How broken? The baby grand was too small for the venue. Some of the keys didn't work. The pedals stuck. It was out of tune. Yeah, that broken. So what does Jarrett do? Tired and dealing with back pain, he almost bails. But after some hemming and hawing he decides to play it, and for over an hour in front of a late-night audience of 1,400 he puts on a show for the ages.
Jarrett avoids the bad keys and focuses on the good ones. He pounds out riffs on the lower, bass keys to make up for the instrument's smaller size. He innovates, he moans, he sweats and he jumps up and down. And the result? Well, you can listen for yourself. Check out Jarrett's Köln Concert album and you'll soon understand how it sold 3.5 million copies and went on to become not only the best-selling solo album in jazz history but one of, if not the, best-selling solo piano albums of all time.

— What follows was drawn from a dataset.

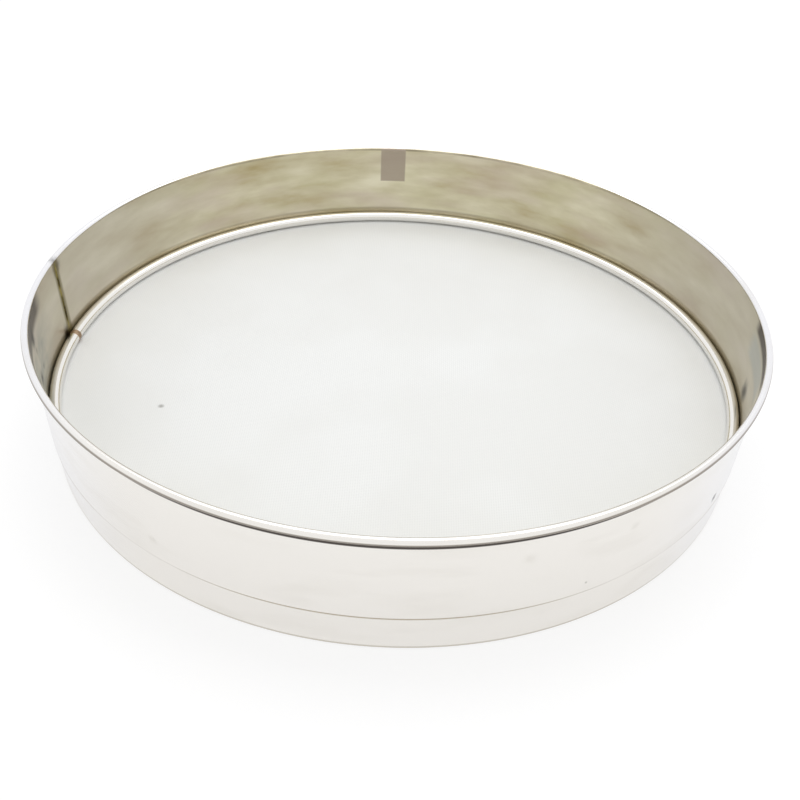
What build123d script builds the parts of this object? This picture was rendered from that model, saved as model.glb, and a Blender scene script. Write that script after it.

In short, Jarrett made good music from a bad instrument. He faced diversity…and he dealt with it. He did it not just to serve his own ego. He did it because he had a responsibility. He was not going to let down the concert's organizers, the employees at the concert hall, his team of people, his fans, his audience. Many of these people rely on him for their livelihoods. Most just rely on him to play music that gives them pleasure and makes their lives that much better to live. Fourteen hundred people bought tickets to listen to him, and he wasn't going to disappoint them.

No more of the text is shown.